Let’s see an example:
@Test
public void givenUserInDatabase_whenInsertingAnotherUserWithTheSameObjectId_DKEThrownAndInsertRetried() {
// given
String userName = "Kevin";
User firstUser = new User(ObjectId.get(), userName);
User secondUser = new User(ObjectId.get(), userName);
mongoTemplate.insert(firstUser);
// when
try {
mongoTemplate.insert(firstUser);
} catch (DuplicateKeyException dke) {
mongoTemplate.insert(secondUser);
}
// then
Query query = new Query();
query.addCriteria(Criteria.where(User.NAME_FIELD)
.is(userName));
List<User> users = mongoTemplate.find(query, User.class);
assertThat(users).usingRecursiveComparison()
.isEqualTo(Lists.newArrayList(firstUser, secondUser));
}5.2. Find and Insert
Another approach, probably not recommended, could be to find a document with a given ObjectId to see if it exists. If it doesn’t exist, we could insert it. Otherwise, throw an error or generate another ObjectId and try again. This method is also unreliable since there is no atomic find and insert option in MongoDB, which could lead to inconsistencies.
It’s a common approach to autogenerate ObjectId and try to insert a document without ensuring its uniqueness. It seems to be overkill to on each insert try catch DuplicateKeyException and retry the operation. The number of edge cases is very limited, and it’s tough to reproduce such a case without seeding ObjectId with either Date, counter or timestamp in the first place.

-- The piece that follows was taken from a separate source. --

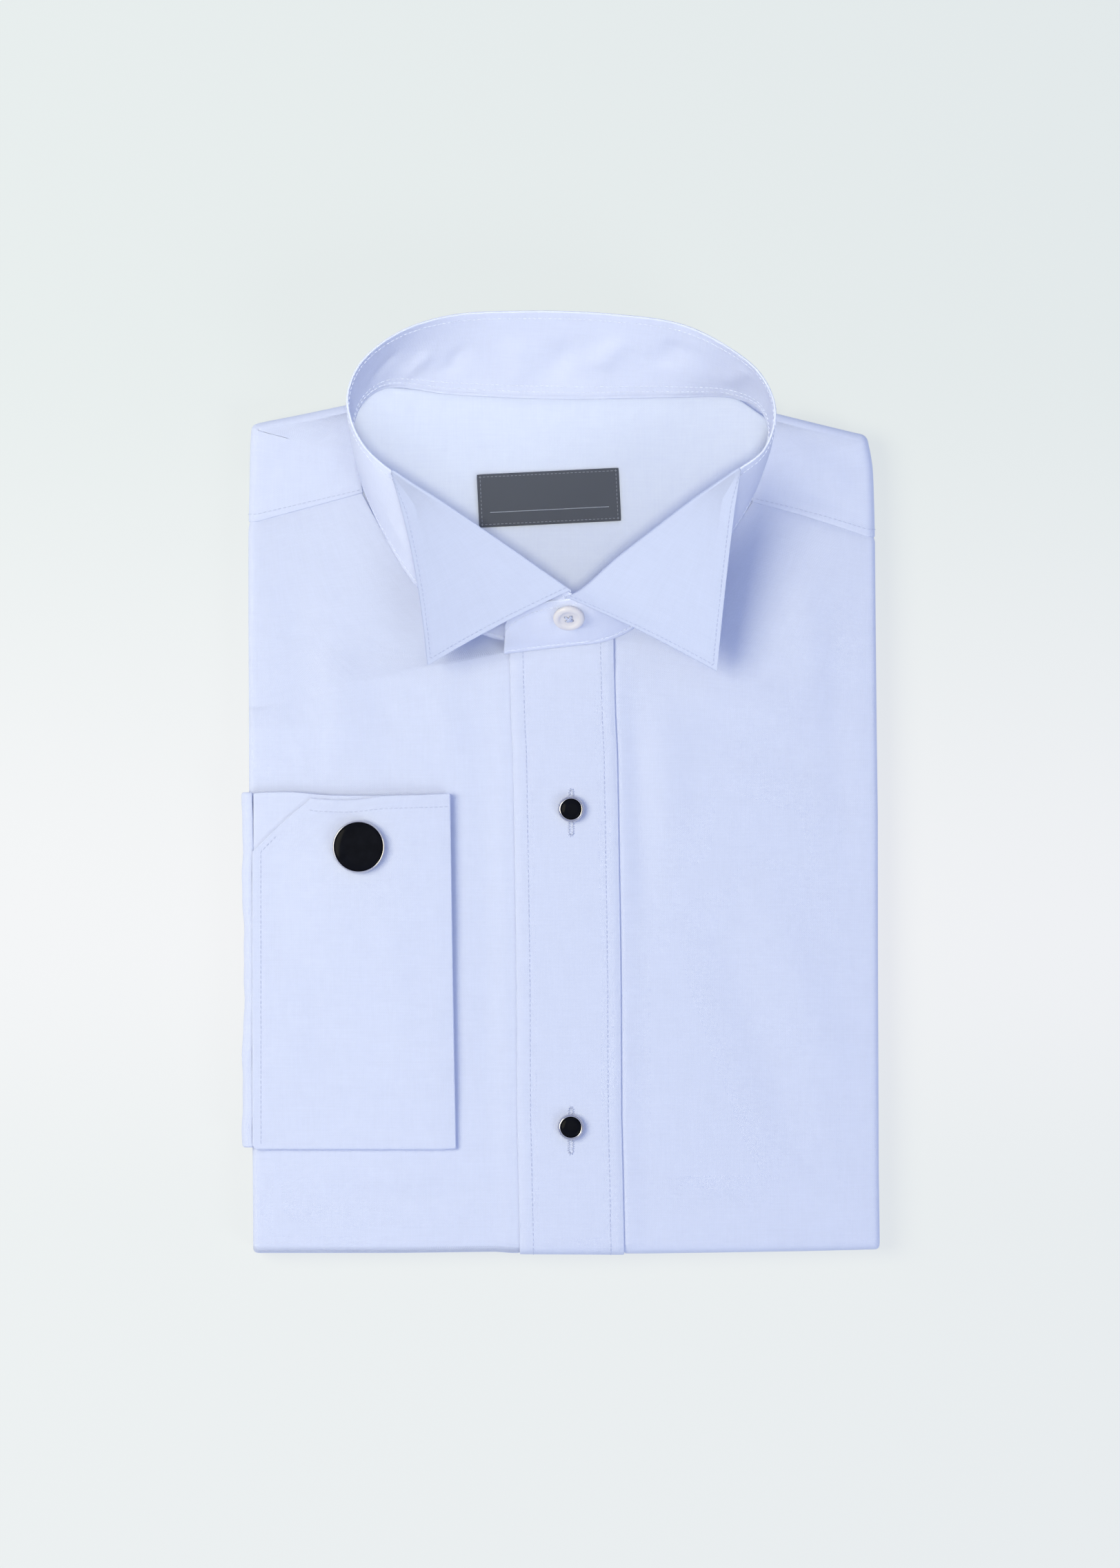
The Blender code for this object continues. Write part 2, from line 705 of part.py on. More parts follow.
def wing_section(root, rise, target, bow):
    """Middle points and normals of one rolled strip of a wing, from root to target."""
    up = rise.normalized()
    reach = target - root
    out = (reach - up * reach.dot(up)).normalized()
    far, high = reach.dot(out), reach.dot(up)
    distance = math.hypot(far - WING_ROLL, high)
    tangent = math.atan2(high, far - WING_ROLL) + math.acos(WING_ROLL / distance)
    last_angle = math.pi - tangent
    points, normals = [], []
    for step in range(6):
        angle = last_angle * step / 5
        normal = up * math.sin(angle) - out * math.cos(angle)
        points.append(root + out * WING_ROLL + normal * WING_ROLL)
        normals.append(normal)
    start, normal = points[-1], normals[-1]
    for step in range(1, 5):
        part = step / 4
        points.append(start.lerp(target, part) + normal * bow * math.sin(math.pi * part))
        normals.append(normal)
    return points, normals


def make_wing(name, first_x, last_x, tip, edge_bow):
    """One wing, folded out from the band's top edge and down to its point."""
    half = COLLAR_CLOTH / 2
    span = (0.03, 0.26) if first_x > 5.0 else (0.98, 0.75)
    first, last = (top_fraction(x, *span) for x in (first_x, last_x))
    tip = Vector(tip)
    seam, rise, normal = band_frame(last)
    heel = seam + rise
    outer_grid, inner_grid = [], []
    for station in range(WING_STATIONS):
        share = WING_LAST * station / (WING_STATIONS - 1)
        along = lerp(first, last, share)
        seam, rise, normal = band_frame(along)
        root = seam + rise + rise.normalized() * SEAM_GAP
        target = tip.lerp(heel, share)
        target.x -= math.copysign(edge_bow * math.sin(math.pi * share), target.x)
        points, normals = wing_section(root, rise, target, WING_BOW * (1.0 - share))
        outer_grid.append([p + n * half for p, n in zip(points, normals)])
        inner_grid.append([p - n * half for p, n in zip(points, normals)])
    return wall(name, "cotton", outer_grid, inner_grid)


def make_button():
    """The collar button: four holes in a dished middle, lying on the band's upper end."""
    seam, rise, normal = band_frame(BUTTON_ALONG)
    centre = band_point(BUTTON_ALONG, BUTTON_UP, COLLAR_CLOTH / 2 + SEAM_GAP)
    across = normal.cross(rise).normalized()
    turn = Matrix((across, normal.cross(across), normal)).transposed().to_4x4()
    place = Matrix.Translation(centre) @ turn
    button = turned("collar_button", "button_resin", BUTTON_PROFILE, SMALL_ROUND_STEPS, place)
    for number, (sx, sy) in enumerate(((-1, -1), (1, -1), (1, 1), (-1, 1))):
        shift = Matrix.Translation((BUTTON_HOLE_PITCH * sx, BUTTON_HOLE_PITCH * sy, 0.0))
        combine(button, rod(f"button_hole_{number}", BUTTON_HOLE_RADIUS, -1.0,
                            BUTTON_THICKNESS + 1.0, place @ shift, steps=BUTTON_HOLE_STEPS))
    return button


# ---------------------------------------------------------------- cuff and sleeve
def cuff_height(y):
    """Height of the flattened cuff's middle at y: its open end rides on the toggle."""
    part = (y - CUFF_LIFT_FROM) / (CUFF_LIFT_TO - CUFF_LIFT_FROM)
    return CUFF_REST_Z + CUFF_LIFT * smooth(part)


def cuff_section(y, turn):
    """Near and far (x, n) of the cuff's doubled cloth at y, from free edge to seam."""
    fold_x = read_table(CUFF_TURN_LINE, y)
    inner_face = CUFF_INNER_N + CUFF_CLOTH
    outer_face = inner_face + SEAM_GAP + CUFF_CLOTH
    middle = (CUFF_INNER_N + outer_face) / 2
    radius = (outer_face - CUFF_INNER_N) / 2
    bend_x = fold_x - radius
    free_x = CUFF_FREE_X + max(CUFF_BACK_SHIFT * turn, CUFF_MITRE - (CUFF_TOP_Y - y))
    near, far = [], []
    for step in range(4):
        x = lerp(free_x, bend_x, step / 3)
        near.append((x, outer_face))
        far.append((x, outer_face - CUFF_CLOTH))
    for step in range(1, 5):
        angle = math.pi / 2 - math.pi * step / 5
        for points, r in ((near, radius), (far, radius - CUFF_CLOTH)):
            points.append((bend_x + r * math.cos(angle), middle + r * math.sin(angle)))
    for step in range(4):
        x = lerp(bend_x, CUFF_SEAM_X, step / 3)
        near.append((x, CUFF_INNER_N))
        far.append((x, inner_face))
    return near, far


def make_cuff():
    """The double cuff: a flattened tube of doubled cloth, open at its top end."""
    mitre_y = CUFF_TOP_Y - CUFF_MITRE
    run = (CUFF_TOP_Y, CUFF_TOP_Y - 7.0, CUFF_TOP_Y - 14.0, mitre_y, *CUFF_ROWS)
    stations = [(y, 0.0) for y in run]
    stations += [(CUFF_FOLD_Y, step / 8) for step in range(9)]
    stations += [(y, 1.0) for y in reversed(run)]
    near_grid, far_grid = [], []
    for y, turn in stations:
        angle = math.pi * turn
        for grid, points in zip((near_grid, far_grid), cuff_section(y, turn)):
            grid.append([(x, y - n * math.sin(angle), cuff_height(y) + n * math.cos(angle))
                         for x, n in points])
    cuff = wall("right_cuff", "cotton", near_grid, far_grid)
    place = Matrix.Translation((*LINK_CENTRE, 0.0))
    combine(cuff, rod("link_hole", POST_HOLE_RADIUS, FRONT_TOP_Z, CUFF_REST_Z + 12.0, place))
    return cuff


def make_sleeve():
    """The flattened sleeve, from the cuff's seam round the packet's edge and in behind."""
    half = SLEEVE_CLOTH / 2
    middle_x = SLEEVE_OUT_X + half
    upper, lower = SLEEVE_UPPER_BEND, SLEEVE_LOWER_BEND
    low_y, high_y = SLEEVE_Y
    outer_grid, inner_grid = [], []
    for y in (low_y, *reversed(CUFF_ROWS), high_y):
        top = cuff_height(y)
        path = [((CUFF_SEAM_X - SEAM_GAP, top), (0.0, 1.0))]
        for step in range(5):
            angle = math.pi / 2 + math.pi / 2 * step / 4
            normal = (math.cos(angle), math.sin(angle))
            path.append(((middle_x + upper + upper * normal[0], top - upper + upper * normal[1]),
                         normal))
        for step in range(5):
            angle = math.pi + math.pi / 2 * step / 4
            normal = (math.cos(angle), math.sin(angle))
            path.append(((middle_x + lower + lower * normal[0],
                          SLEEVE_Z + lower + lower * normal[1]), normal))
        path.append(((SLEEVE_END_X, SLEEVE_Z), (0.0, -1.0)))
        outer_grid.append([(x + nx * half, y, z + nz * half) for (x, z), (nx, nz) in path])
        inner_grid.append([(x - nx * half, y, z - nz * half) for (x, z), (nx, nz) in path])
    return wall("right_sleeve", "cotton", outer_grid, inner_grid)


# ---------------------------------------------------------------- studs and link
def setting_profile(radius, stone_radius, height, seat):
    """Cup of a setting from the axis under it to the axis in its seat."""
    rim = radius - 0.35
    return ((0.0, 0.0), (rim - 0.6, 0.0), (rim, 0.35), (radius, height * 0.45),
            (rim + 0.1, height * 0.85), (stone_radius + SEAM_GAP + 0.35, height),
            (stone_radius + SEAM_GAP, height - 0.2), (stone_radius + SEAM_GAP, seat), (0.0, seat))


def stone_profile(stone_radius, low, height):
    """A low dome that fills the seat of its setting."""
    return ((0.0, low), (stone_radius, low), (stone_radius, height - 0.3),
            (stone_radius * 0.94, height), (stone_radius * 0.7, height + 0.25),
            (stone_radius * 0.35, height + 0.4), (0.0, height + 0.45))


def make_setting(name, centre, base, radius, stone_radius, height):
    """A metal cup with its black stone, standing at base."""
    seat = height * 0.35
    place = Matrix.Translation((*centre, base))
    cup = turned(name, "silver", setting_profile(radius, stone_radius, height, seat),
                 ROUND_STEPS, place)
    turned(name + "_stone", "onyx", stone_profile(stone_radius, seat + SEAM_GAP, height),
           ROUND_STEPS, place)
    return cup


def make_studs():
    """Shirt studs: each post goes through placket and right front to a round back."""
    base = PLACKET_TOP_Z + SEAM_GAP
    back_top = FRONT_TOP_Z - CLOTH - SEAM_GAP
    for name, x, y in STUD_CENTRES:
        cup = make_setting(name, (x, y), base, STUD_RADIUS, STUD_STONE_RADIUS, STUD_HEIGHT)
        place = Matrix.Translation((x, y, 0.0))
        low = back_top - STUD_BACK_THICKNESS
        profile = ((0.0, low), (STUD_BACK_RADIUS - 0.3, low), (STUD_BACK_RADIUS, low + 0.3),
                   (STUD_BACK_RADIUS, back_top), (POST_RADIUS, back_top),
                   (POST_RADIUS, base + 0.4), (0.0, base + 0.4))
        post = turned(name + "_post", "silver", profile, SMALL_ROUND_STEPS, place)
        post.hide_render = True
        post.display_type = "WIRE"
        combine(cup, post, "UNION")
        for cloth in ("placket", "front_right"):
            hole = rod(f"{name}_{cloth}_hole", POST_HOLE_RADIUS, FRONT_TOP_Z - 3.0,
                       PLACKET_TOP_Z + 2.0, place)
            combine(bpy.data.objects[cloth], hole)


def make_link():
    """The cufflink: setting, post through all four layers, and the toggle under them."""
    x, y = LINK_CENTRE
    base = cuff_height(y) + CUFF_INNER_N + 2 * (CUFF_CLOTH + SEAM_GAP)
    cup = make_setting("cufflink", LINK_CENTRE, base, LINK_RADIUS, LINK_STONE_RADIUS, LINK_HEIGHT)
    length, width, thick = LINK_TOGGLE
    low = FRONT_TOP_Z + SEAM_GAP
    place = Matrix.Translation((x, y, 0.0))
    post = turned("cufflink_post", "silver",
                  ((0.0, low + 0.4), (POST_RADIUS, low + 0.4), (POST_RADIUS, base + 0.5),
                   (0.0, base + 0.5)), SMALL_ROUND_STEPS, place)
    radius = width / 2
    outline = []
    for end, first_angle in ((length / 2 - radius, 180.0), (radius - length / 2, 0.0)):
        for step in range(7):
            angle = math.radians(first_angle - 30.0 * step)
            outline.append((x + radius * math.cos(angle), y + end + radius * math.sin(angle)))
    toggle = slab("cufflink_toggle", "silver", outline, low, low + thick)
    for piece in (post, toggle):
        piece.hide_render = True
        piece.display_type = "WIRE"
        combine(cup, piece, "UNION")


# ---------------------------------------------------------------- the whole shirt
def set_origin(root):
    """Moves the packet so that its origin is under the middle of its box."""
    bpy.context.view_layer.update()
    graph = bpy.context.evaluated_depsgraph_get()
    low, high = Vector((1e9,) * 3), Vector((-1e9,) * 3)
    for piece in bpy.data.objects:
        if piece.type != "MESH" or piece.hide_render:
            continue
        for corner in piece.evaluated_get(graph).bound_box:
            for axis in range(3):
                low[axis] = min(low[axis], corner[axis])
                high[axis] = max(high[axis], corner[axis])
    for piece in bpy.data.objects:
        if piece is not root:
            piece.parent = root
    root.location = (-(low.x + high.x) / 2, -(low.y + high.y) / 2, -low.z)


def main():
    clear_scene()
    root = bpy.data.objects.new("shirt", None)
    bpy.context.scene.collection.objects.link(root)
    make_core()
    make_front("front_right", -1)
    make_front("front_left", 1)
    make_placket()
    make_yoke()
    make_lining()
    make_label()
    make_band()
    for row in WINGS:
        make_wing(*row)
    make_button()
    make_cuff()
    make_sleeve()
    make_studs()
    make_link()
    set_origin(root)
    bpy.context.view_layer.update()


main()
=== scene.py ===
"""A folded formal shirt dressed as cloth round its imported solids.

The file is laid out as an add-on.  Sizes are in millimetres in the packet's own plan:
+X to the wearer's left, +Y towards the collar, +Z up from the table.  plan_to_frame
moves them into the frame, in metres.
"""
import json
import math

import bmesh
import bpy
import numpy as np
from bpy.props import FloatProperty, FloatVectorProperty, PointerProperty
from mathutils import Matrix, Vector

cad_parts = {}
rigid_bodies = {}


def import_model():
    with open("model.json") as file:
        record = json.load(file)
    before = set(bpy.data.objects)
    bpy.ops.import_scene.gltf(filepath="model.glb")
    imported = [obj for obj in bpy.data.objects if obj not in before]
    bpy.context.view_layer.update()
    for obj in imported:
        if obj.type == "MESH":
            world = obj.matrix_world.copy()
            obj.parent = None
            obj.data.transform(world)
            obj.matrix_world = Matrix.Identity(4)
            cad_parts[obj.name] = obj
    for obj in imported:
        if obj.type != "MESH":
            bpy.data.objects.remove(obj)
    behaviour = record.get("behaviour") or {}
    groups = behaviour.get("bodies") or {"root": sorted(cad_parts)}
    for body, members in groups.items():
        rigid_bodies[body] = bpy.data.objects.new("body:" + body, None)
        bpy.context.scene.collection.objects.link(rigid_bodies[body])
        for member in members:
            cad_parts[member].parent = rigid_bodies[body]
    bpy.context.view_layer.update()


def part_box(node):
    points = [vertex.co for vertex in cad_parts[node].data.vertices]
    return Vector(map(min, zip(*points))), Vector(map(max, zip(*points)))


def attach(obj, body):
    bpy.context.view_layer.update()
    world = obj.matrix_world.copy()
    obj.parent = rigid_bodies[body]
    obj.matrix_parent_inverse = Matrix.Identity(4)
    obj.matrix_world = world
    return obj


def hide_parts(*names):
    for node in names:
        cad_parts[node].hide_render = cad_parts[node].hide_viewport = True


bl_info = {
    "name": "Folded Formal Shirt",
    "version": (1, 0, 0),
    "blender": (4, 5, 0),
    "location": "View3D > Sidebar > Shirt",
    "description": "Dresses the folded shirt's solids in cloth, stitching, studs and light",
    "category": "Add Mesh",
}

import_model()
BODY = "root"
MM = 0.001
SHARP_ANGLE = math.radians(50.0)    # edges steeper than this stay sharp on turned pieces
CORNER_SHARE = 0.45         # how much of a side an eased corner may take
SQUARE = ((-1, -1), (1, -1), (1, 1), (-1, 1))

# ---------------------------------------------------------------- plan of the packet (mm)
FOLD_AXIS_Y = -166.55       # axis of the bottom fold
FOLD_AXIS_Z = 5.5
FOLD_SQUASH = 0.57
FOLD_POWER = 0.7            # below 1, a fold's section is squarer than an ellipse
FRONT_N_TOP = 7.5           # face of the fronts above that axis, and below it
FRONT_N_UNDER = 5.5
RETURN_N = 1.5              # face of the turned-in sides
RETURN_REACH = 75.0
PLACKET_N_TOP = 9.0
PLACKET_WIDTH = 38.0
PLACKET_LAP = 16.6          # from the placket's middle to the edge of the front under it
FLAP_END = 112.0
FRONT_TOP_Z = FOLD_AXIS_Z + FRONT_N_TOP
PLACKET_TOP_Z = FOLD_AXIS_Z + PLACKET_N_TOP
PLATE_Z = 7.0
LINING_Z = 8.5
LABEL_Z = 9.8

# y, left edge x, right edge x
SIDE_EDGES = np.array((
    (-175.0, -111.9, 115.75),
    (-140.0, -112.1, 115.3),
    (-60.0, -113.0, 115.0),
    (-12.0, -113.4, 114.95),
    (20.0, -113.5, 114.55),
    (60.0, -113.7, 114.15),
    (90.0, -113.7, 113.9),
    (130.0, -112.9, 113.0),
))
# y, middle x of the placket
PLACKET_LINE = np.array((
    (-175.0, 4.0), (-166.2, 3.85), (-146.2, 3.45), (-121.2, 2.85), (-96.2, 2.75), (-76.2, 2.68),
    (-51.2, 2.38), (-16.2, 1.8), (11.2, 1.3), (23.8, 0.65), (48.8, 0.05),
))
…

However, if, for some reason, we can’t afford to have a duplicate ObjectId due to those edge cases, then we’d consider using the above method to ensure global uniqueness.
5. Conclusion
In this article, we learned what an ObjectId is, how it’s built, how we can generate it, and possible ways of ensuring its uniqueness. In the end, it seems to be the best idea to trust the autogeneration of ObjectIds.